Reader: I think I understand why people ask others to read Tehillim when someone is stick; not that I think it makes too much sense - but it has to do with the sick person being the reason for your learning, and therefore they are causing you to be a better person, and so they become better in that way (But why just Tehillim and not any other Torah?...just a side question.)

But how does adding a name to sick person do anything? This I don’t understand.

 

Rabbi Moshe Ben-Chaim: Perhaps changing one’s name is to cause the person to abandon his prior identity (name) and enable him to part with previous sins. As a new person with a new identity, he may more easily abandon sins and change for the better...thereby entitling him to God’s intervention.

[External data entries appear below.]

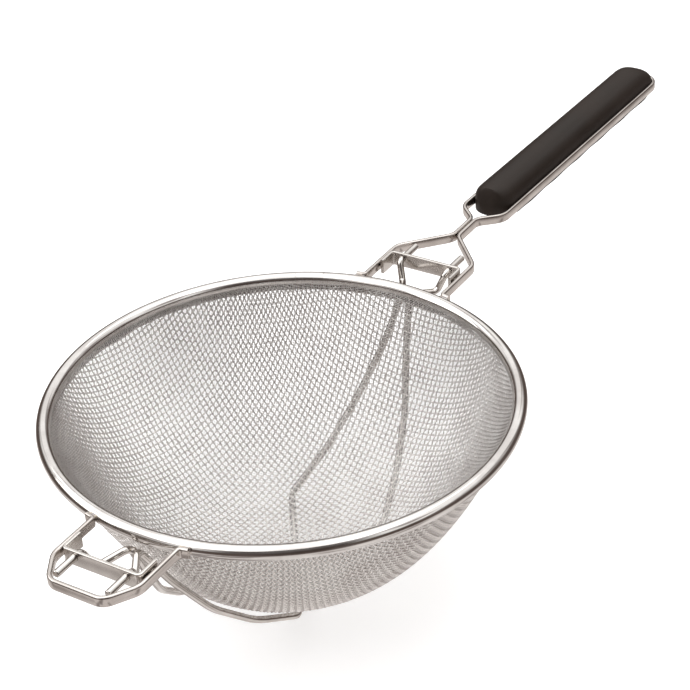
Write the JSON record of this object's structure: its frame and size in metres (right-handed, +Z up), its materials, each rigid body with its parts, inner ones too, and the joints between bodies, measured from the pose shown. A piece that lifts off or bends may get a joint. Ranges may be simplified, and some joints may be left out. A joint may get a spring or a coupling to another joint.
{
  "type": "double mesh strainer",
  "caption": "Round double-mesh kitchen strainer: a deep woven bowl in a rolled rim, with a pot hook, crossed support wires and a strap handle with a moulded grip.",
  "frame": {"origin": "middle of the bounding box at its lowest level, which is the underside of the support wires' crossing", "axes": "+X from the pot hook to the end of the grip, +Y to the left, +Z up, out of the bowl's mouth"},
  "size_m": [0.639, 0.26, 0.1305],
  "materials": {
    "polished_steel": "polished stainless sheet, bright with faint marks along the bead",
    "strap_steel": "flat stainless strap, tumbled to an even sheen",
    "plate_steel": "pressed stainless plate, satin",
    "wire_steel": "drawn stainless wire, smooth and bright",
    "core_steel": "plain drawn wire, out of sight",
    "coarse_mesh": "coarse woven stainless wire",
    "fine_mesh": "fine woven stainless wire",
    "weld": "small cleaned welds, slightly darker than the steel",
    "grip_composite": "dark brown-black moulded composite, satin"
  },
  "bodies": {
    "root": {"rim_band": "polished_steel", "rim_joint": "polished_steel", "rim_core_wire": "core_steel", "inner_mesh": "fine_mesh", "outer_mesh": "coarse_mesh", "front_hook": "strap_steel", "hook_welds": "weld", "front_cross_plate": "plate_steel", "front_plate_welds": "weld", "handle_strap": "strap_steel", "handle_welds": "weld", "rear_cross_plate": "plate_steel", "rear_plate_welds": "weld", "neck_weld": "weld", "grip": "grip_composite", "support_wire_left": "wire_steel", "support_wire_right": "wire_steel", "wire_crossing_weld": "weld", "front_wire_weld": "weld", "rear_wire_weld": "weld"}
  },
  "joints": []
}
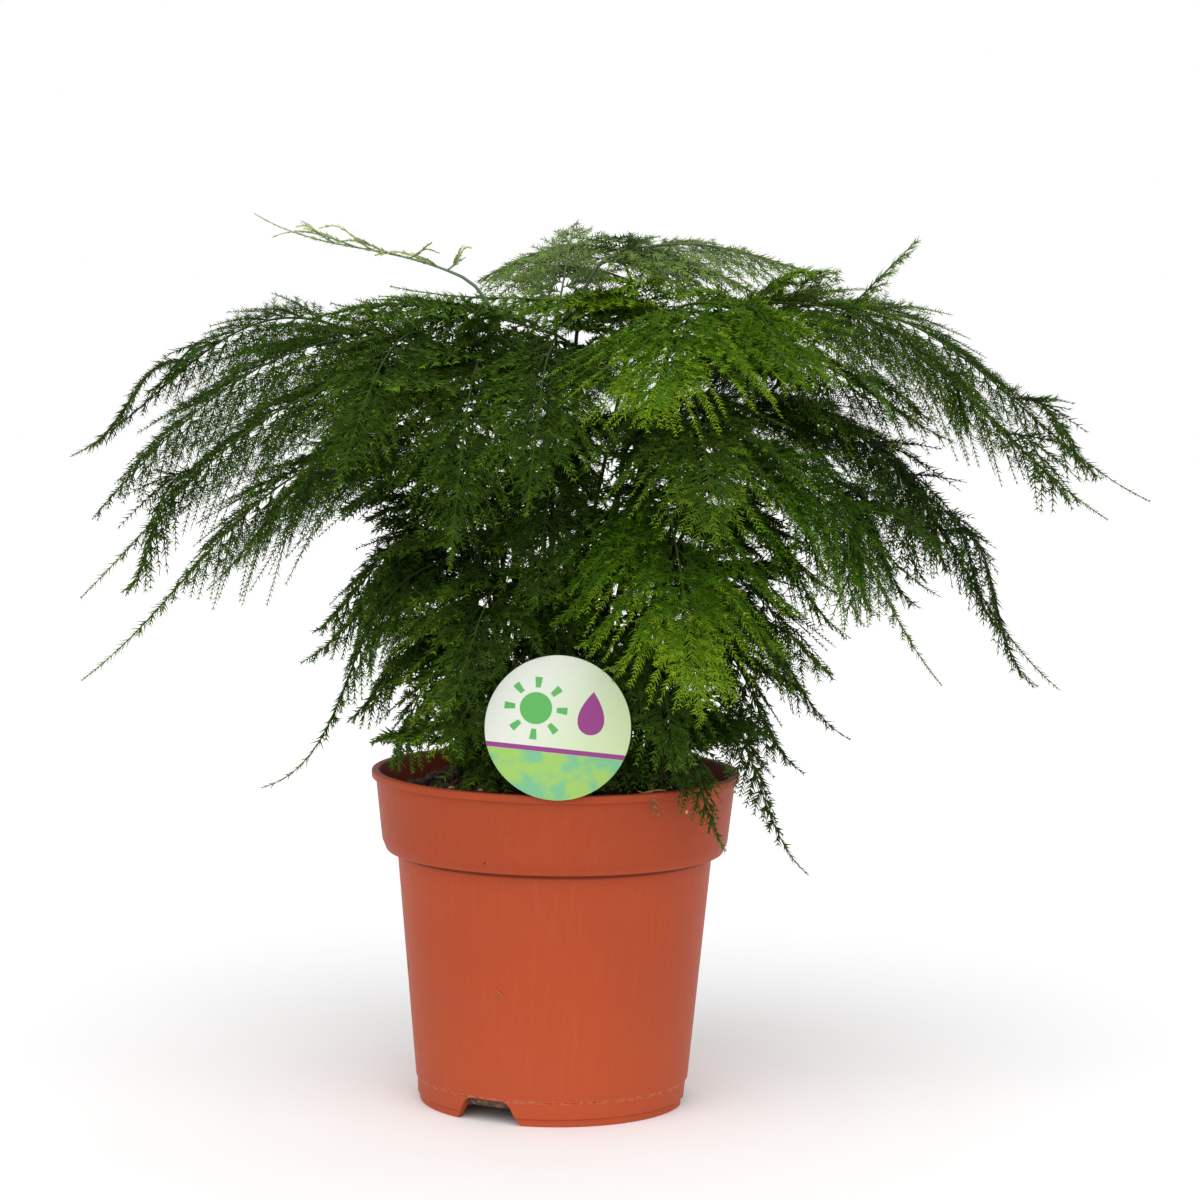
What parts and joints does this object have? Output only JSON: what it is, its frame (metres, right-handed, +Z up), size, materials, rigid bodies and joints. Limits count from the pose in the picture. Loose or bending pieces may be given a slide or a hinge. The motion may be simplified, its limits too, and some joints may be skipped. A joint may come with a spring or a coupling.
{
  "type": "asparagus fern in nursery pot",
  "caption": "Lacy asparagus fern with arching fronds of fine needles, in a round terracotta-coloured plastic nursery pot with a plain round plant label.",
  "frame": {"origin": "middle of the underside of the whole plant's box, at the level that the pot stands on", "axes": "+Z up, +X to the right along the plant's greatest width, the label faces -Y"},
  "size_m": [0.4134, 0.2786, 0.338],
  "materials": {
    "pot_plastic": "moulded terracotta-coloured plastic with fine pale scuffs",
    "peat": "damp crumbly peat",
    "label_plastic": "satin printed plastic sheet",
    "foliage_dark": "matte dark green needles and stems",
    "foliage_mid": "matte green needles and stems",
    "foliage_bright": "satin yellow-green needles and stems",
    "foliage_pale": "matte pale young growth"
  },
  "bodies": {
    "root": {"pot": "pot_plastic", "peat": "peat", "plant_label": "label_plastic", "frond_left_high": "foliage_dark", "frond_left_broad": "foliage_dark", "frond_left_crown": "foliage_dark", "frond_left_middle": "foliage_mid", "frond_left_low": "foliage_mid", "frond_left_under": "foliage_dark", "frond_left_drape": "foliage_mid", "frond_left_drape_outer": "foliage_mid", "frond_middle_drape": "foliage_mid", "frond_left_fan": "foliage_dark", "frond_left_lower": "foliage_dark", "frond_left_trail": "foliage_dark", "frond_left_inner": "foliage_dark", "frond_left_rim": "foliage_dark", "frond_left_front": "foliage_mid", "frond_left_fringe": "foliage_mid", "frond_centre_dark": "foliage_dark", "frond_centre_low": "foliage_dark", "frond_centre_right": "foliage_dark", "frond_new_shoot": "foliage_pale", "frond_top_light": "foliage_bright", "frond_top_left": "foliage_mid", "frond_top_right": "foliage_mid", "frond_top_rise": "foliage_mid", "frond_right_high": "foliage_mid", "frond_right_outer": "foliage_mid", "frond_right_upright": "foliage_mid", "frond_right_shadow": "foliage_mid", "frond_high_fan": "foliage_bright", "frond_crown_fan": "foliage_bright", "frond_middle_fan": "foliage_mid", "frond_low_fan": "foliage_bright", "frond_right_dark": "foliage_dark", "frond_right_back": "foliage_dark", "frond_right_middle": "foliage_dark", "frond_right_bright": "foliage_bright", "frond_right_front": "foliage_mid", "frond_right_pale": "foliage_dark", "frond_right_low": "foliage_dark", "frond_over_rim_right": "foliage_dark", "frond_over_rim_front": "foliage_dark", "frond_back_left": "foliage_mid", "frond_back_middle": "foliage_mid", "frond_back_right": "foliage_mid", "frond_back_low_left": "foliage_dark", "frond_back_low_right": "foliage_dark", "frond_back_low": "foliage_dark"}
  },
  "joints": []
}
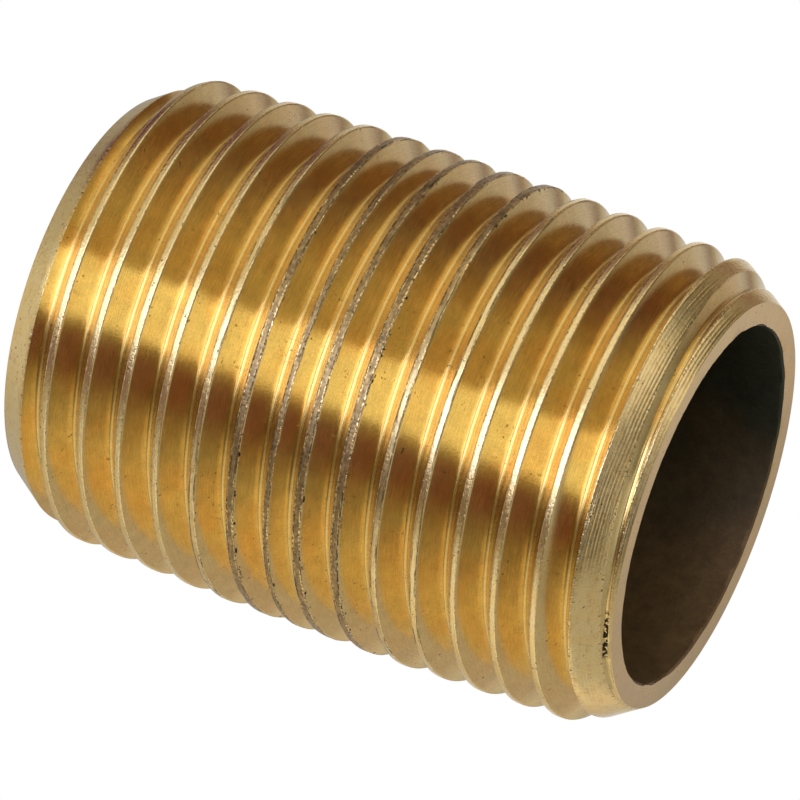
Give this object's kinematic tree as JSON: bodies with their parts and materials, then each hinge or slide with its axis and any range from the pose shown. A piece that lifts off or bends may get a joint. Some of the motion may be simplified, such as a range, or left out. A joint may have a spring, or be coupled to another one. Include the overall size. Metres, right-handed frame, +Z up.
{
  "type": "pipe nipple",
  "caption": "Short brass close nipple: a round tube with tapered pipe thread running from each end to the middle, bevelled ends and a plain through bore, for joining female-threaded fittings.",
  "frame": {"origin": "centre of the lower end face, on the bore's axis: the nipple stands on that end", "axes": "+Z up along the bore's axis, from the lower end to the upper end; -Y is the front"},
  "size_m": [0.0214, 0.0214, 0.0287],
  "materials": {
    "brass": "machined, unpolished"
  },
  "bodies": {
    "root": {"nipple": "brass"}
  },
  "joints": []
}
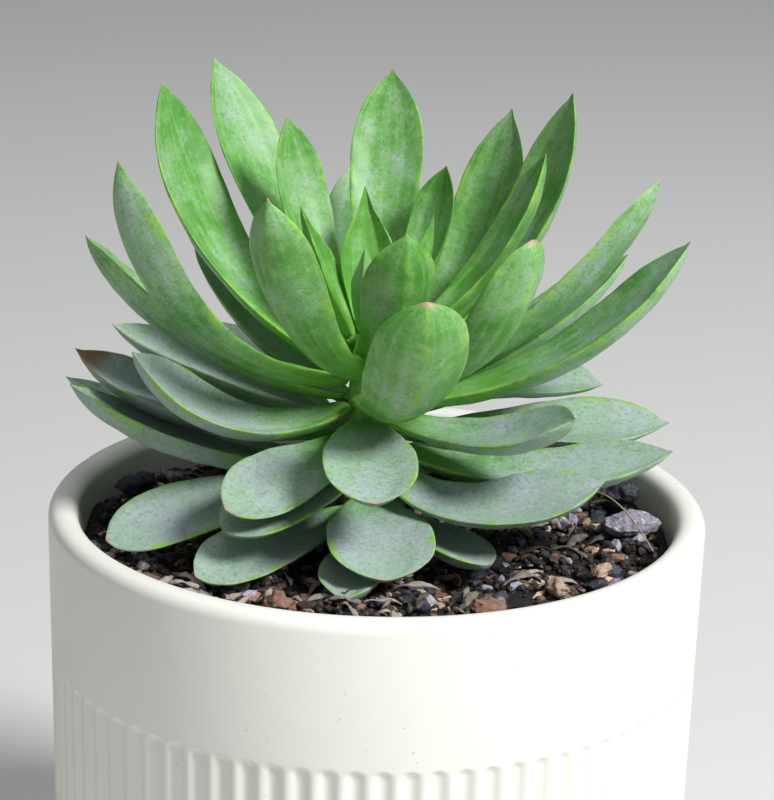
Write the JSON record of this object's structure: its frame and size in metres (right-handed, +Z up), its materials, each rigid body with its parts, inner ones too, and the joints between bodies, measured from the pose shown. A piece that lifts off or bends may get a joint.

The Rabbis teach that the ways of repentance include changing one’s name.

 

 

 

 

 

Time is Relative

 

Reader: I live in Israel. May I visit this web site on Motza’ey Shabbat (שבת מוצאי) when it’s still Shabbat in NY? I have visited sites with halachik Q&A’s and I feel that this issue is still unresolved - different rabbis hold different opinions. I’m therefore asking you, since I consider you to be the “Mara de’Atra” (ראדאת ארמ) here.

 

Rabbi Moshe Ben-Chaim: You may certainly visit our website once Shabbos has concluded for you, even though it remains Shabbos where the website is located. The reason being, that no one is performing work on Shabbos: we are not performing work, since no prohibition exists to keep our website active over Shabbos, like a light switched on Friday; and you have no Shabbos any longer, so no violation can exist for you. And if you ask that your action is now affecting a Shabbos-bound time zone, the answer is that your time zone is all that matters. Similarly, if I stand in a location where Shabbos concluded, and I throw a ball into a time zone where Shabbos has not concluded, since my Shabbos is over, there is not violation. Furthermore, I am perplexed why some Rabbis prohibit this. Please explain their views. Thank you.